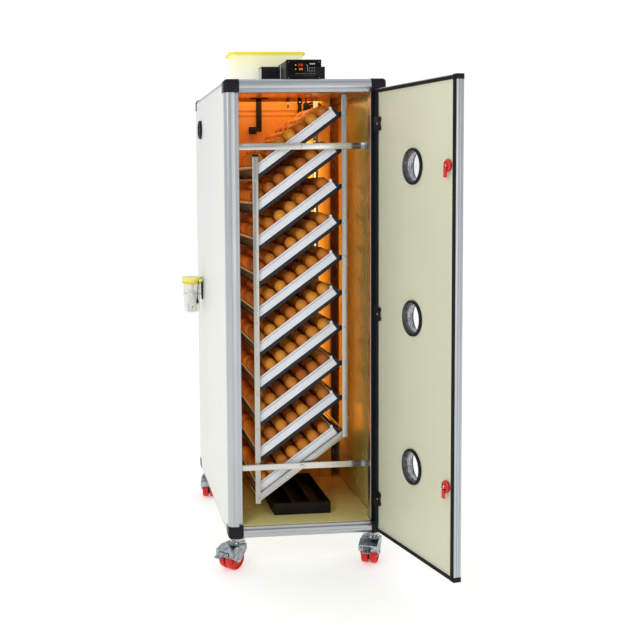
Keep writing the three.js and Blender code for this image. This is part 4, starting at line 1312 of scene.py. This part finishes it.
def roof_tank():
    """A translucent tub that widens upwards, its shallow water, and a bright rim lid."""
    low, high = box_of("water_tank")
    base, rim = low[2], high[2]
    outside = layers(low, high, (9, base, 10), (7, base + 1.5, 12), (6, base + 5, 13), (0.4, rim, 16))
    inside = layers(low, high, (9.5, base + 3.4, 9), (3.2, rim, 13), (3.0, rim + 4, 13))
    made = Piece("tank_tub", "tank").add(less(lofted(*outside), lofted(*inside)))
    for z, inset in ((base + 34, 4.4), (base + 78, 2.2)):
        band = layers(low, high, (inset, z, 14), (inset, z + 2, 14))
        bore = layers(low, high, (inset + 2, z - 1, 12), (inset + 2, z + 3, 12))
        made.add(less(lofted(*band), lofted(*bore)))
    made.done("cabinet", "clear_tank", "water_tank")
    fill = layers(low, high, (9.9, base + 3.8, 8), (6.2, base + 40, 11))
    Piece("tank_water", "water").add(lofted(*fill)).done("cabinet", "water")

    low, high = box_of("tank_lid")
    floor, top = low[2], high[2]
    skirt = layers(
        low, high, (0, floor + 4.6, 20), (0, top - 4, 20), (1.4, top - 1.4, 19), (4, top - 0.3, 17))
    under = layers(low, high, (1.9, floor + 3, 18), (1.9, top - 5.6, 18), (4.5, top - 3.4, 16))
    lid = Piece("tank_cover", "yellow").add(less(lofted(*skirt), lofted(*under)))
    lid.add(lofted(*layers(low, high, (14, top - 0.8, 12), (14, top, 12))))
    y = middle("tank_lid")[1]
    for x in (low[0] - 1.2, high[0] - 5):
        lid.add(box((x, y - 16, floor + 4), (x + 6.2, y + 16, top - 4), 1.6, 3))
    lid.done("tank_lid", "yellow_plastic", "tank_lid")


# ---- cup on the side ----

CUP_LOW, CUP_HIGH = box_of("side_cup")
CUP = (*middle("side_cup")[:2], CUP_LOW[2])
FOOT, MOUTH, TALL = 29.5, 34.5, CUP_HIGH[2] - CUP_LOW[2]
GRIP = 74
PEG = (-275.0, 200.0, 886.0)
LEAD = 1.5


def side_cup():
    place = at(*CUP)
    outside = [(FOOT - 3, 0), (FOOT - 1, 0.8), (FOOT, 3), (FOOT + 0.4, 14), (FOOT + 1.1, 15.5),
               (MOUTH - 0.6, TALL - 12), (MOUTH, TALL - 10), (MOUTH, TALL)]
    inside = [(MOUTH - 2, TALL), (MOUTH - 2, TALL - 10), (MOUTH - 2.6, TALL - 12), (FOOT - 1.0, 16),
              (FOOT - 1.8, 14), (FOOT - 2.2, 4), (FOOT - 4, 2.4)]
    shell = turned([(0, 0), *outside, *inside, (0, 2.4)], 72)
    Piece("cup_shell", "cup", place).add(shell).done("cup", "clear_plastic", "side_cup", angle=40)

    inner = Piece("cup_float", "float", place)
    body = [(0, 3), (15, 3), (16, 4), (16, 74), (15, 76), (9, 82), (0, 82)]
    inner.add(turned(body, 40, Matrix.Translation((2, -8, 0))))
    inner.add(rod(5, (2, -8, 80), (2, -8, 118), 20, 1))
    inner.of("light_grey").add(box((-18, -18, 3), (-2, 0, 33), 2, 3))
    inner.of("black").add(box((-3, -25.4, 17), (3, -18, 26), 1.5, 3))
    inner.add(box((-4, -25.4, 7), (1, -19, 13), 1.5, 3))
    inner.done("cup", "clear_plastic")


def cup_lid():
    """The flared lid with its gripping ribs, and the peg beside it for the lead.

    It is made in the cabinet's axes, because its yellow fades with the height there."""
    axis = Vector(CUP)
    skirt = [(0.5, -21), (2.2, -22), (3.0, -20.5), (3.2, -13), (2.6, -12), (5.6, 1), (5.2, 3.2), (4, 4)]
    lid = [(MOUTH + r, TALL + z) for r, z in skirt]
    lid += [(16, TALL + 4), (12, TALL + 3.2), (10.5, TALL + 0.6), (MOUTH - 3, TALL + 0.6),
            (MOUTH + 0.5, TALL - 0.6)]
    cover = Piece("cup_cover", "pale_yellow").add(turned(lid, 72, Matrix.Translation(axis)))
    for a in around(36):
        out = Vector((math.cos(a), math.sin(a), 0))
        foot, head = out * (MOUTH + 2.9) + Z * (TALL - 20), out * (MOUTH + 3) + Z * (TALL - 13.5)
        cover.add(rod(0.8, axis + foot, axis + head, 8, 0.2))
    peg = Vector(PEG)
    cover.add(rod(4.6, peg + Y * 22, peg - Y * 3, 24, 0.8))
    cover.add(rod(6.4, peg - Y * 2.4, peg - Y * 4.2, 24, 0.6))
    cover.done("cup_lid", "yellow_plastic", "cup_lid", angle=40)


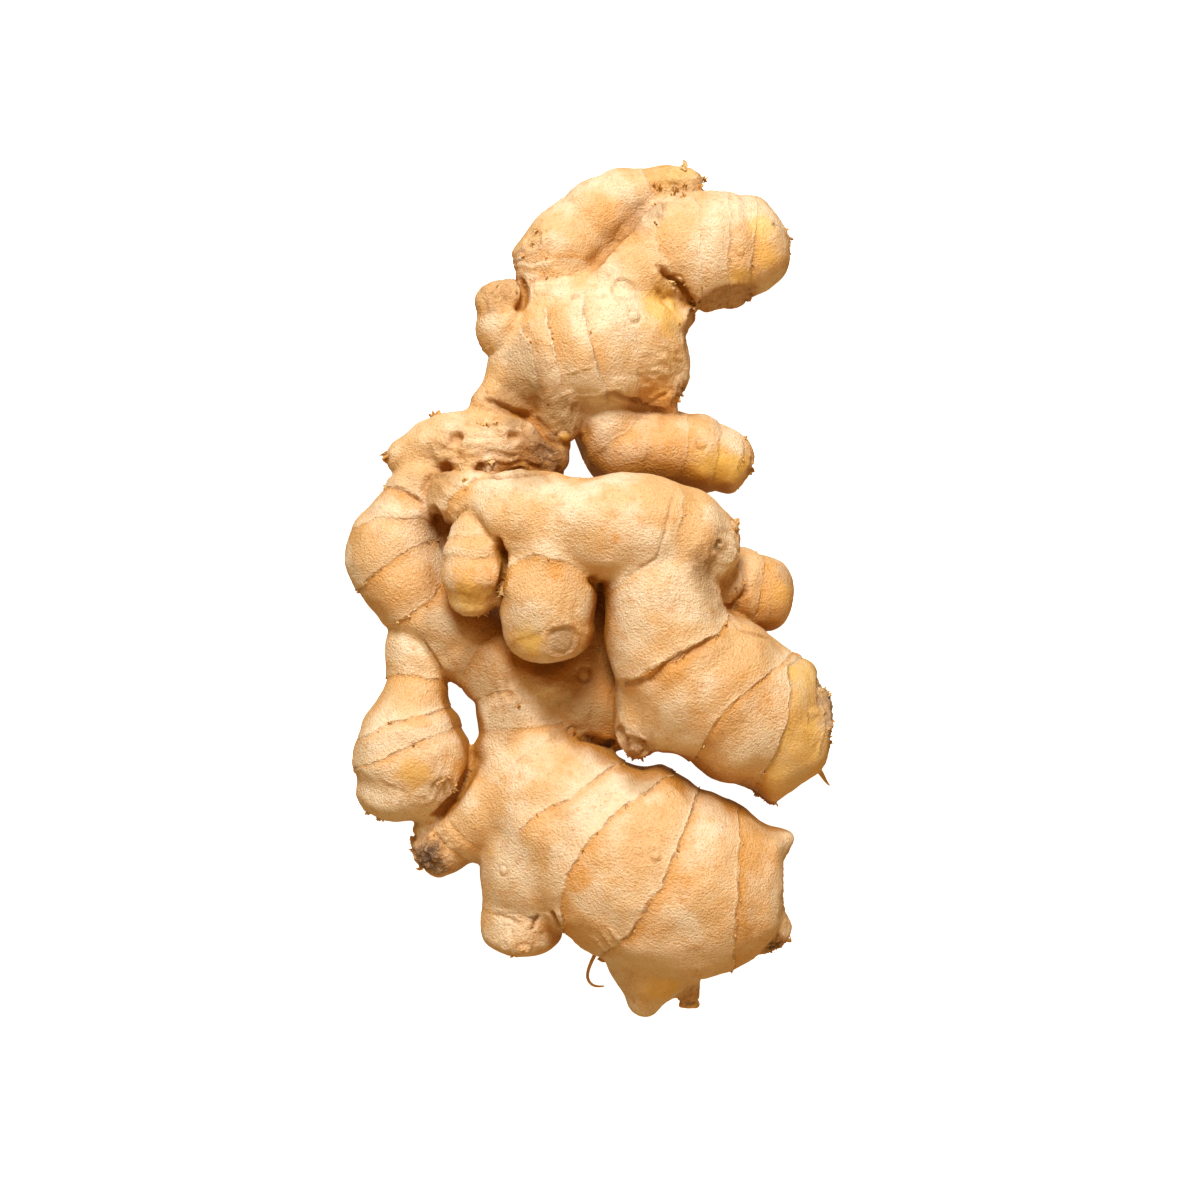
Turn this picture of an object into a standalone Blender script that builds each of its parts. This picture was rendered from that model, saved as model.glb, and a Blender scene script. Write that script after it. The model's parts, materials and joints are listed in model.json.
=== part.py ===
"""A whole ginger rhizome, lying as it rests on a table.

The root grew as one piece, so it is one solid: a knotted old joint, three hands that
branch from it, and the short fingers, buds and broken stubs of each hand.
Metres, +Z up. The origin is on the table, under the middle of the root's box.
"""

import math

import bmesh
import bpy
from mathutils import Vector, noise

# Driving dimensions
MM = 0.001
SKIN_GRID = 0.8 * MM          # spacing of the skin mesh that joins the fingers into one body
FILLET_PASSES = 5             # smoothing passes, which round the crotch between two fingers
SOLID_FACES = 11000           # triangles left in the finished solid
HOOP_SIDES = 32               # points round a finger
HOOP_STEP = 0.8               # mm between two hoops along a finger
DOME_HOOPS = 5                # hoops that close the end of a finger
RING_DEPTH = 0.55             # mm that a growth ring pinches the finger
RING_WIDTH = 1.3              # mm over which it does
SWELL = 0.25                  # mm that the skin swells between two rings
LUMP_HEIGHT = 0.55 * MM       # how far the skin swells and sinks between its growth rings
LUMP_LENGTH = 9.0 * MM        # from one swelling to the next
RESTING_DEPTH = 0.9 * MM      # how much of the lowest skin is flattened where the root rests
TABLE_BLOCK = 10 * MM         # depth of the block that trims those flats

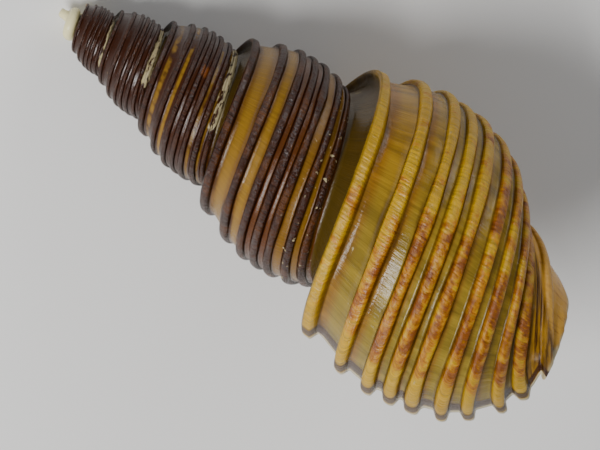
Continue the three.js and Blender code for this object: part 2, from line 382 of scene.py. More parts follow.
-- -- --
§ **Required task**:
Within the listing above, extract exactly the lines from the line with "Turn this picture" to the line with "from mathutils import Vector, noise", the two named lines included, and no others.

§ **Task answer**:
Turn this picture of an object into a standalone Blender script that builds each of its parts. This picture was rendered from that model, saved as model.glb, and a Blender scene script. Write that script after it. The model's parts, materials and joints are listed in model.json.
=== part.py ===
"""A whole ginger rhizome, lying as it rests on a table.

The root grew as one piece, so it is one solid: a knotted old joint, three hands that
branch from it, and the short fingers, buds and broken stubs of each hand.
Metres, +Z up. The origin is on the table, under the middle of the root's box.
"""

import math

import bmesh
import bpy
from mathutils import Vector, noise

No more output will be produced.